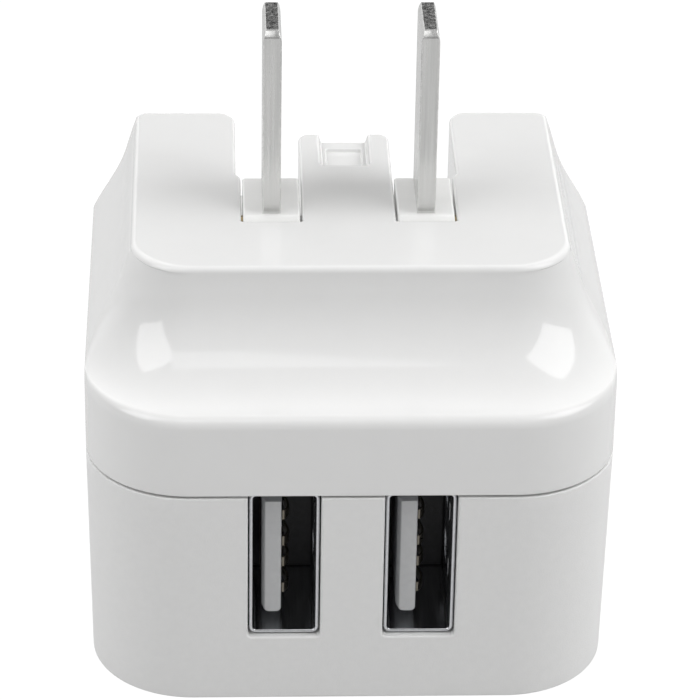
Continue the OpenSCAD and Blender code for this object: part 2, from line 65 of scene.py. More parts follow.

--

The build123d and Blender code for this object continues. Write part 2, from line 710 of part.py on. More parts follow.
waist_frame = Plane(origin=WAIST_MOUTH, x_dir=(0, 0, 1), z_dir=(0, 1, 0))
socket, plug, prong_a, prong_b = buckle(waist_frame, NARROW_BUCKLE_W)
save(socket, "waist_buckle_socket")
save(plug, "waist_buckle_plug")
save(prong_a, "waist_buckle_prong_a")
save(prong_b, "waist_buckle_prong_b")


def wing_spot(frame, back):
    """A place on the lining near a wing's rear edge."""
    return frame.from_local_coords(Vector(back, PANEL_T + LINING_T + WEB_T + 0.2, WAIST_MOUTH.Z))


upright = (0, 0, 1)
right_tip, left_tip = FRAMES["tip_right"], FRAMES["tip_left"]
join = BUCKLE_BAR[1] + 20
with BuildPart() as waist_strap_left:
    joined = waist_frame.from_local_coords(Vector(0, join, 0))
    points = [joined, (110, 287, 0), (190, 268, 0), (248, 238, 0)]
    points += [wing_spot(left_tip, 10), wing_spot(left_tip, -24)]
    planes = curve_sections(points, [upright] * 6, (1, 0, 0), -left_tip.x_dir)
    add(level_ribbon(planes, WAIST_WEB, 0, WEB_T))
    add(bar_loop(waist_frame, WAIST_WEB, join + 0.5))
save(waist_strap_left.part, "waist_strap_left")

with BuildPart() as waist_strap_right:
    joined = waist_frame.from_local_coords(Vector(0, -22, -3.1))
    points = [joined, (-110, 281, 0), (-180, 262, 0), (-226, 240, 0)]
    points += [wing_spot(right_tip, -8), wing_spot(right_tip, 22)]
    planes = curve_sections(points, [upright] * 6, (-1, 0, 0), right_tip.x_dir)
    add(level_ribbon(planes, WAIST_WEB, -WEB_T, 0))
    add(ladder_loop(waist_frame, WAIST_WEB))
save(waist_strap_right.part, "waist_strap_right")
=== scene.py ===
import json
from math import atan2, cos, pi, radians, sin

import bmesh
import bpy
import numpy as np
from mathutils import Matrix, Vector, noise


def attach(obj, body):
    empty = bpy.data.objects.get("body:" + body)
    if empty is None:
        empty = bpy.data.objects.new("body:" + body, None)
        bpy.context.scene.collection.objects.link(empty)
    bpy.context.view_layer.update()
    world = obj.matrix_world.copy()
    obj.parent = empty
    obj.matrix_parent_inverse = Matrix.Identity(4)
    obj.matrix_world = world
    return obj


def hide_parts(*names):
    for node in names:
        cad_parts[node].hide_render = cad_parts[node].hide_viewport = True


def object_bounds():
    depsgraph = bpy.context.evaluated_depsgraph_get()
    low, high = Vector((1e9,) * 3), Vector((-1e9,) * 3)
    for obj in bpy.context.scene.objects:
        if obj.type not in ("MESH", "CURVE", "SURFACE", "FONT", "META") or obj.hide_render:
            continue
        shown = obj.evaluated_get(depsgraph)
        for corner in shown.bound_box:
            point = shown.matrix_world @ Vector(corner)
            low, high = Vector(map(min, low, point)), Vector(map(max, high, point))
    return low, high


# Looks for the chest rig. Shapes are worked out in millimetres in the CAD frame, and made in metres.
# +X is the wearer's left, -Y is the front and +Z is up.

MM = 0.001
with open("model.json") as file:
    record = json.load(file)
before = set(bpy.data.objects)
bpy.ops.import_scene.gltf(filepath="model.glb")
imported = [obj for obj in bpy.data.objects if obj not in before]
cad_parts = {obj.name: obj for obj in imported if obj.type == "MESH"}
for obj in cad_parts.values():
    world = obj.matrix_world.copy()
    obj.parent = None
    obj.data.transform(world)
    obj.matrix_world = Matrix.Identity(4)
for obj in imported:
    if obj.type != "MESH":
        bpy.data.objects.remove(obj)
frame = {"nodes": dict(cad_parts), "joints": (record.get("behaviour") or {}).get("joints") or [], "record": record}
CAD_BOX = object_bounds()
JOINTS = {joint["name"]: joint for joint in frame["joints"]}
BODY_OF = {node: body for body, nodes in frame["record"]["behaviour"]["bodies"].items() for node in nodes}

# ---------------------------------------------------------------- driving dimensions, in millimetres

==

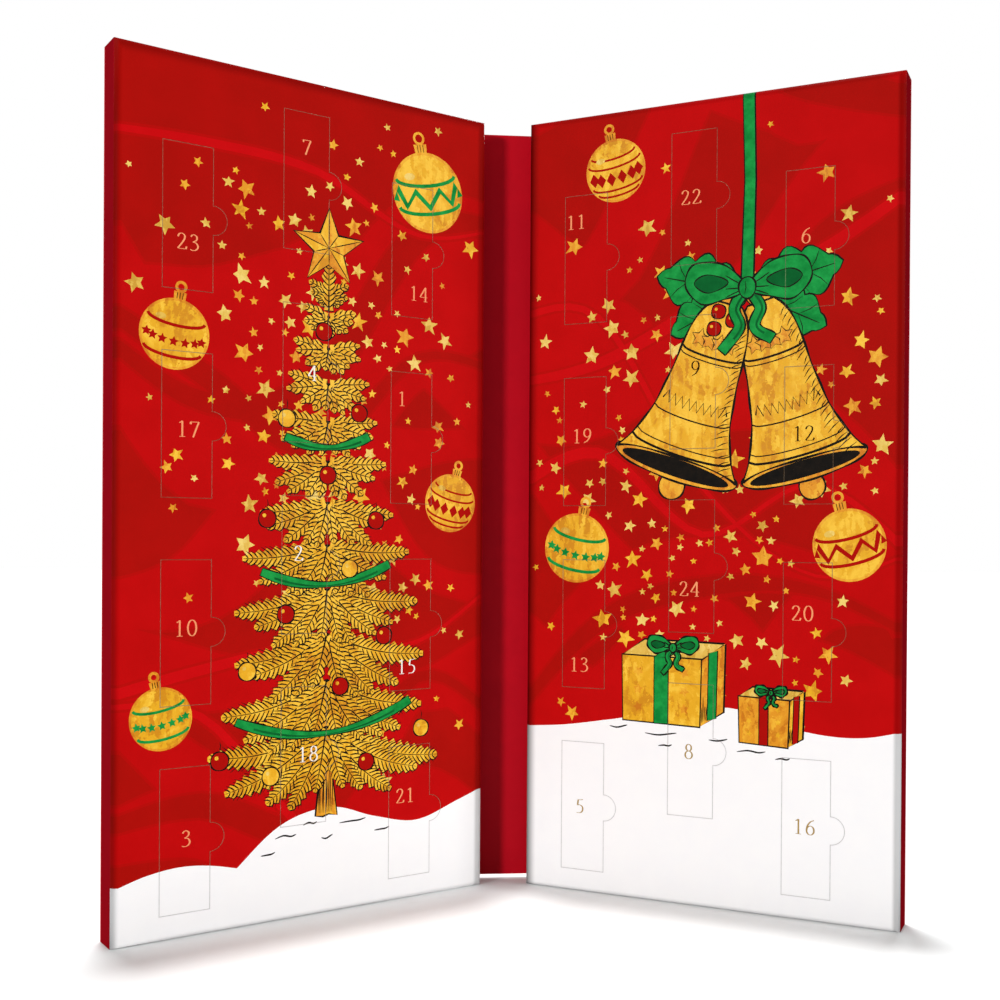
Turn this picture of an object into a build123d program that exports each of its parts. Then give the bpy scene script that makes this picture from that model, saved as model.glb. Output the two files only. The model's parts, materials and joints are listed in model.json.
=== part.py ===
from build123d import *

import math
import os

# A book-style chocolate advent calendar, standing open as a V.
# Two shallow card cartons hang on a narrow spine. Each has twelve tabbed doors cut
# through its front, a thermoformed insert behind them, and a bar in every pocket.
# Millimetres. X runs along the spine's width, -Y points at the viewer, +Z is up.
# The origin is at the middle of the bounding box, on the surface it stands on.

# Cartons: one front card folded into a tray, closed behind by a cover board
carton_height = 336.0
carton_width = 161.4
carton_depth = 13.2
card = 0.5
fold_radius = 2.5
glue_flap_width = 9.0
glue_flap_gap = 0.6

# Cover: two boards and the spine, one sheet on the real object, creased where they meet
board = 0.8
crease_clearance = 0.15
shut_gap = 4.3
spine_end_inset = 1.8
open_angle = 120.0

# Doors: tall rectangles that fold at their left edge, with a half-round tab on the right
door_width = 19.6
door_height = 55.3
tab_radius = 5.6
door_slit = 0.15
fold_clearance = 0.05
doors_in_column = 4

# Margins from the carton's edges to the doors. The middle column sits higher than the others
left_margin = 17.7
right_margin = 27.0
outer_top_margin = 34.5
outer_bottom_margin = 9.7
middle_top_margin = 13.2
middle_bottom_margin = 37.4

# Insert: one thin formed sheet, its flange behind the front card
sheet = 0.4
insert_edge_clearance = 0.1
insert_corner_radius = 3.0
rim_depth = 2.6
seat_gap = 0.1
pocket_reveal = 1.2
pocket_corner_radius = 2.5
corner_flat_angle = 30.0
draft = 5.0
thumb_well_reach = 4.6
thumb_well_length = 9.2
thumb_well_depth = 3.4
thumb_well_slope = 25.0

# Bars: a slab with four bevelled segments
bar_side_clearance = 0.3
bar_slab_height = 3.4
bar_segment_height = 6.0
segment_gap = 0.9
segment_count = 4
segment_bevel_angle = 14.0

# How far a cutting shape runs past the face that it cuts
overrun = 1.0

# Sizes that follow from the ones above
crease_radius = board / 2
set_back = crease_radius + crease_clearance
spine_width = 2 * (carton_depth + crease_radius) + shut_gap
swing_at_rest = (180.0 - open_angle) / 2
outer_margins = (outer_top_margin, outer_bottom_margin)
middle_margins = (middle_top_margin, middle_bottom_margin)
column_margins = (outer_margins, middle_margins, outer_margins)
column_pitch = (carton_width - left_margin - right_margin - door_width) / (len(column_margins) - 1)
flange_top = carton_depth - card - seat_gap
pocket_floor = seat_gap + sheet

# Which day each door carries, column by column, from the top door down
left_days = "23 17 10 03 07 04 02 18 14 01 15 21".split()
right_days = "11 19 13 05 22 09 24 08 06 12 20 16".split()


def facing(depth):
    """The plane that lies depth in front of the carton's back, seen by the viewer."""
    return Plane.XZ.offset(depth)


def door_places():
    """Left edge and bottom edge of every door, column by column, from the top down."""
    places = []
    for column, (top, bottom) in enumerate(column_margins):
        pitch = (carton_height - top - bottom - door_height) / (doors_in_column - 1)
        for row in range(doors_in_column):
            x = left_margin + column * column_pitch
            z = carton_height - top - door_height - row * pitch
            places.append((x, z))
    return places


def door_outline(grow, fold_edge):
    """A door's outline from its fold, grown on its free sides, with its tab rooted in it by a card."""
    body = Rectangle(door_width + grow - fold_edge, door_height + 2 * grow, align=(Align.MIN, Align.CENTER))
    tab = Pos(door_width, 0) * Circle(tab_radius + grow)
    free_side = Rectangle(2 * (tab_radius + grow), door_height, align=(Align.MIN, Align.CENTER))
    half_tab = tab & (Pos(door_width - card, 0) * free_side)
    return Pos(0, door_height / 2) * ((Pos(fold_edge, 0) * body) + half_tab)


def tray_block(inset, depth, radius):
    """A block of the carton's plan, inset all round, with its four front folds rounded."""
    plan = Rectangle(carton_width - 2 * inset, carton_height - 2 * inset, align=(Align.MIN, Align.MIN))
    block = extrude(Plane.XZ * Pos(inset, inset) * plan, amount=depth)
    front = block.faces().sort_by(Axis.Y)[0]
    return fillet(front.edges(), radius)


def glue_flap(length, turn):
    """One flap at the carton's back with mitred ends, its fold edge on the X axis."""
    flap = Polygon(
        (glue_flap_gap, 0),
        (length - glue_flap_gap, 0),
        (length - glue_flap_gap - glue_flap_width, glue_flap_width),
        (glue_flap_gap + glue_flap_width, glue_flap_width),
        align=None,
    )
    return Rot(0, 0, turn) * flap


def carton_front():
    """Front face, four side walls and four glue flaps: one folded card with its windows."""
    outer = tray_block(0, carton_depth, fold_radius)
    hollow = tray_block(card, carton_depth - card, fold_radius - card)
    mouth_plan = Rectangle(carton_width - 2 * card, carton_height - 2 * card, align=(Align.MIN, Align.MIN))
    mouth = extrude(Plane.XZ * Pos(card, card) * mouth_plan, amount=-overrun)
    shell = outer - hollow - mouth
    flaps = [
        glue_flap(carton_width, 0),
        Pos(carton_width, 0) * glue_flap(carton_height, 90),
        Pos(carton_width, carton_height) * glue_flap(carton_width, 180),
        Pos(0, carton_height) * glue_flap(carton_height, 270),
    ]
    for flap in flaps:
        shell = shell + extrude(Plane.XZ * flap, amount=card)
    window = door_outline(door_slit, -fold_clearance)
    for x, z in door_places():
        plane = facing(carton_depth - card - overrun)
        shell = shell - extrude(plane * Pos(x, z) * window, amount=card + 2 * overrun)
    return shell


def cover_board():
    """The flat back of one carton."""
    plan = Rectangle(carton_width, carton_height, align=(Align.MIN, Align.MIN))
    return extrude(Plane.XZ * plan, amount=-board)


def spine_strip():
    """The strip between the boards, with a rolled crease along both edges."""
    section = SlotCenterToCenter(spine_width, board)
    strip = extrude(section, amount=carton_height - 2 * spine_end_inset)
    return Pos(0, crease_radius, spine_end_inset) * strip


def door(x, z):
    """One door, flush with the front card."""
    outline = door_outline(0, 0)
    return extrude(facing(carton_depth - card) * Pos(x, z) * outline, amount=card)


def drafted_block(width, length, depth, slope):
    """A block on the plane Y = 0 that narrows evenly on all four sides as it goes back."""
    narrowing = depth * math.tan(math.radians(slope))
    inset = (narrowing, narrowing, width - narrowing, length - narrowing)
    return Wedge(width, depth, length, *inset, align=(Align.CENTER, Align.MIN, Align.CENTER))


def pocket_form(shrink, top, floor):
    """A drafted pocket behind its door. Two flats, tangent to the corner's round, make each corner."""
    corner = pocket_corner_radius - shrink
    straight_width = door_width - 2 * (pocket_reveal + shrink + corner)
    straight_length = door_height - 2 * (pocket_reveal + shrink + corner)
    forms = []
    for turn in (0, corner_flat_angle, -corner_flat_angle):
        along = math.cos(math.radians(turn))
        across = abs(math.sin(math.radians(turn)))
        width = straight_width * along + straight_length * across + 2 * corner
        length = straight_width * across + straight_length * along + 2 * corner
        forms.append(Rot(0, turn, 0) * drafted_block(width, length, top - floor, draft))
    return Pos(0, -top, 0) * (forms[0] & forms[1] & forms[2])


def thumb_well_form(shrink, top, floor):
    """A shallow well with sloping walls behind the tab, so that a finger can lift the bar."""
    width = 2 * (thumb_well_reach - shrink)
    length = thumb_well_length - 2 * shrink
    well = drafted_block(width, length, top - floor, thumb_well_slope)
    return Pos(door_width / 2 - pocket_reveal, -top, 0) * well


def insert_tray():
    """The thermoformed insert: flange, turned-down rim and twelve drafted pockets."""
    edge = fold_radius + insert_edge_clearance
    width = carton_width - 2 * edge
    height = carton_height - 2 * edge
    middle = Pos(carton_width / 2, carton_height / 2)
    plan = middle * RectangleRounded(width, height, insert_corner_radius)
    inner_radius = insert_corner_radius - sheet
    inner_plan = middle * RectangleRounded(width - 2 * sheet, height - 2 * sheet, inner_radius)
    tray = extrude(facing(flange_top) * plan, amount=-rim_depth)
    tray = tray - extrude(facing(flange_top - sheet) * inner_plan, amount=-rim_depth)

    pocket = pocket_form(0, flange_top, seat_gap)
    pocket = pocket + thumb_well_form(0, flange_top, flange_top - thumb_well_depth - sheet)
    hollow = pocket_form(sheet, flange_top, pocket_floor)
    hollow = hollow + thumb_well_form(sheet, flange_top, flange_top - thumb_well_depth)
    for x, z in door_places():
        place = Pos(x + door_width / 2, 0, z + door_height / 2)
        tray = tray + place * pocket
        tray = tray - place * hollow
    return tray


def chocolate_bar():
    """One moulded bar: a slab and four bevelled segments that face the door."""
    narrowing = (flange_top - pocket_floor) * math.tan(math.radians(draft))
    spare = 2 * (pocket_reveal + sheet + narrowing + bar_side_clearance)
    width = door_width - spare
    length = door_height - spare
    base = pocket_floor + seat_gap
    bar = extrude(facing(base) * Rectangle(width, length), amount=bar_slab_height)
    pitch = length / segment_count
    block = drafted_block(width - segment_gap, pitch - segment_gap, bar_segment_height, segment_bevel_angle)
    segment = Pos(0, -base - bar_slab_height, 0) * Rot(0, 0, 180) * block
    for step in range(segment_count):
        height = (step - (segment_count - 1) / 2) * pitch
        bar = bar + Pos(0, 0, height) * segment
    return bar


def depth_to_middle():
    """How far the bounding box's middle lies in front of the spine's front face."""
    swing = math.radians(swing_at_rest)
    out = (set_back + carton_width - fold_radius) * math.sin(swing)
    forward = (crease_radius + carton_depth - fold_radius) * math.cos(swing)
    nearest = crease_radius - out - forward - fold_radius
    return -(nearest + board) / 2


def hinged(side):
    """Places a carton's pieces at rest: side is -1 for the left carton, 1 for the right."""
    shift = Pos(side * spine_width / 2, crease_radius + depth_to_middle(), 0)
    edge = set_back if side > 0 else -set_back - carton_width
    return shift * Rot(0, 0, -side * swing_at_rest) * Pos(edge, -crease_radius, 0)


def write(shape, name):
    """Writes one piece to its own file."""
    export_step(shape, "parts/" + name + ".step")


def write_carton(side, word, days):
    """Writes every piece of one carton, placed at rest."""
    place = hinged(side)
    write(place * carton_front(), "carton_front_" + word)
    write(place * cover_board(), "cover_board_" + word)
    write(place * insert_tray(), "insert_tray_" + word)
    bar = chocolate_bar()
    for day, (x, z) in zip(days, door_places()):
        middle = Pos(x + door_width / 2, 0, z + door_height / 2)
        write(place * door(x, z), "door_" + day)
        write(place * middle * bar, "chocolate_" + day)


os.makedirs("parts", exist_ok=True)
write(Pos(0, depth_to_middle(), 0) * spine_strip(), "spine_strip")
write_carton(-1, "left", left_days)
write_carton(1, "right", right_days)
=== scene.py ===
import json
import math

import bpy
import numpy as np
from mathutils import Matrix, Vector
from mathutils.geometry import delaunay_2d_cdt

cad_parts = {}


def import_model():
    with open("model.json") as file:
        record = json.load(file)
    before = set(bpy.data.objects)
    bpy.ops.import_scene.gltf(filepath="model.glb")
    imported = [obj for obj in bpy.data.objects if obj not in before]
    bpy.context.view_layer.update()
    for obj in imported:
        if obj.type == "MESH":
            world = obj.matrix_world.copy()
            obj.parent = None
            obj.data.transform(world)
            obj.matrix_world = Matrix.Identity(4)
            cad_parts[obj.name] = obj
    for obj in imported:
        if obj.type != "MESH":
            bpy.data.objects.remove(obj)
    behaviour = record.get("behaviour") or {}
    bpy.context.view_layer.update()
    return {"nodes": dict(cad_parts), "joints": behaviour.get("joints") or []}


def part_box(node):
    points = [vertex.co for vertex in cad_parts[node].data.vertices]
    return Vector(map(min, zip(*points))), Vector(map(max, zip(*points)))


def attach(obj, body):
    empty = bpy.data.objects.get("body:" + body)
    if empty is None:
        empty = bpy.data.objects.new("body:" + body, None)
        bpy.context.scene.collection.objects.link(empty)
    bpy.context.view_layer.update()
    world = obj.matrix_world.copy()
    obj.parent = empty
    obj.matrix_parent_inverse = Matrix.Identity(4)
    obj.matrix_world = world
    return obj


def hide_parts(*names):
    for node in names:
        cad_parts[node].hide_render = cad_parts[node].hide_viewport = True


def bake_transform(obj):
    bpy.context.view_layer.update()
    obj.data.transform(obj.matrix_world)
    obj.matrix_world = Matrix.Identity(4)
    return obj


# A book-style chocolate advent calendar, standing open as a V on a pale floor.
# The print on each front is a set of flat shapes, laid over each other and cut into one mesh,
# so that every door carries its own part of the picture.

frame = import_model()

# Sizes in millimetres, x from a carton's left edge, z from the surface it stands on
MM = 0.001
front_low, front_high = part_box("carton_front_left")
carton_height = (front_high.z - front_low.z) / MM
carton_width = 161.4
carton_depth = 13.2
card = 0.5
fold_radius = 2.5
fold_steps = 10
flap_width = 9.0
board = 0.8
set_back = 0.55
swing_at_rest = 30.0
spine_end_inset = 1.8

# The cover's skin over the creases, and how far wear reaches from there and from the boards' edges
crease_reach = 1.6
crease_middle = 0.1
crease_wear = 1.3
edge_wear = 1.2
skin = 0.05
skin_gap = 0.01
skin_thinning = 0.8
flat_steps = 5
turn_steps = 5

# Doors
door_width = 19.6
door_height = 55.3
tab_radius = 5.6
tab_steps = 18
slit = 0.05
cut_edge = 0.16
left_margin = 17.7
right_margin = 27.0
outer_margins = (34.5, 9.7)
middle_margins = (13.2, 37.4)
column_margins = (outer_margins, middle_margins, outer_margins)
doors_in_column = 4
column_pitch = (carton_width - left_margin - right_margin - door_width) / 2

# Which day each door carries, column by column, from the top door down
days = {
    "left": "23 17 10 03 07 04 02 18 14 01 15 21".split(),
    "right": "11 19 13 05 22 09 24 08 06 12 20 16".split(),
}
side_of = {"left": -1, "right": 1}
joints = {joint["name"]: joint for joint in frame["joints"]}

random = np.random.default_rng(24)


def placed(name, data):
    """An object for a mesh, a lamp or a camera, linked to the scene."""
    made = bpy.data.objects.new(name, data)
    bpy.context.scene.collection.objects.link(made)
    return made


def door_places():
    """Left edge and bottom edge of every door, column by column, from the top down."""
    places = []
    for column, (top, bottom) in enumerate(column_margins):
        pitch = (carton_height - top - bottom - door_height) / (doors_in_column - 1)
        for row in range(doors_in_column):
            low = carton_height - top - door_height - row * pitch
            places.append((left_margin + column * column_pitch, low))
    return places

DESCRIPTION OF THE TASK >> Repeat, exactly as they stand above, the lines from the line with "upright = (0, 0, 1)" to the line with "shown = obj.evaluated_get(depsgraph)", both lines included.

CORRECT ANSWER >>
upright = (0, 0, 1)
right_tip, left_tip = FRAMES["tip_right"], FRAMES["tip_left"]
join = BUCKLE_BAR[1] + 20
with BuildPart() as waist_strap_left:
    joined = waist_frame.from_local_coords(Vector(0, join, 0))
    points = [joined, (110, 287, 0), (190, 268, 0), (248, 238, 0)]
    points += [wing_spot(left_tip, 10), wing_spot(left_tip, -24)]
    planes = curve_sections(points, [upright] * 6, (1, 0, 0), -left_tip.x_dir)
    add(level_ribbon(planes, WAIST_WEB, 0, WEB_T))
    add(bar_loop(waist_frame, WAIST_WEB, join + 0.5))
save(waist_strap_left.part, "waist_strap_left")

with BuildPart() as waist_strap_right:
    joined = waist_frame.from_local_coords(Vector(0, -22, -3.1))
    points = [joined, (-110, 281, 0), (-180, 262, 0), (-226, 240, 0)]
    points += [wing_spot(right_tip, -8), wing_spot(right_tip, 22)]
    planes = curve_sections(points, [upright] * 6, (-1, 0, 0), right_tip.x_dir)
    add(level_ribbon(planes, WAIST_WEB, -WEB_T, 0))
    add(ladder_loop(waist_frame, WAIST_WEB))
save(waist_strap_right.part, "waist_strap_right")
=== scene.py ===
import json
from math import atan2, cos, pi, radians, sin

import bmesh
import bpy
import numpy as np
from mathutils import Matrix, Vector, noise


def attach(obj, body):
    empty = bpy.data.objects.get("body:" + body)
    if empty is None:
        empty = bpy.data.objects.new("body:" + body, None)
        bpy.context.scene.collection.objects.link(empty)
    bpy.context.view_layer.update()
    world = obj.matrix_world.copy()
    obj.parent = empty
    obj.matrix_parent_inverse = Matrix.Identity(4)
    obj.matrix_world = world
    return obj


def hide_parts(*names):
    for node in names:
        cad_parts[node].hide_render = cad_parts[node].hide_viewport = True


def object_bounds():
    depsgraph = bpy.context.evaluated_depsgraph_get()
    low, high = Vector((1e9,) * 3), Vector((-1e9,) * 3)
    for obj in bpy.context.scene.objects:
        if obj.type not in ("MESH", "CURVE", "SURFACE", "FONT", "META") or obj.hide_render:
            continue
        shown = obj.evaluated_get(depsgraph)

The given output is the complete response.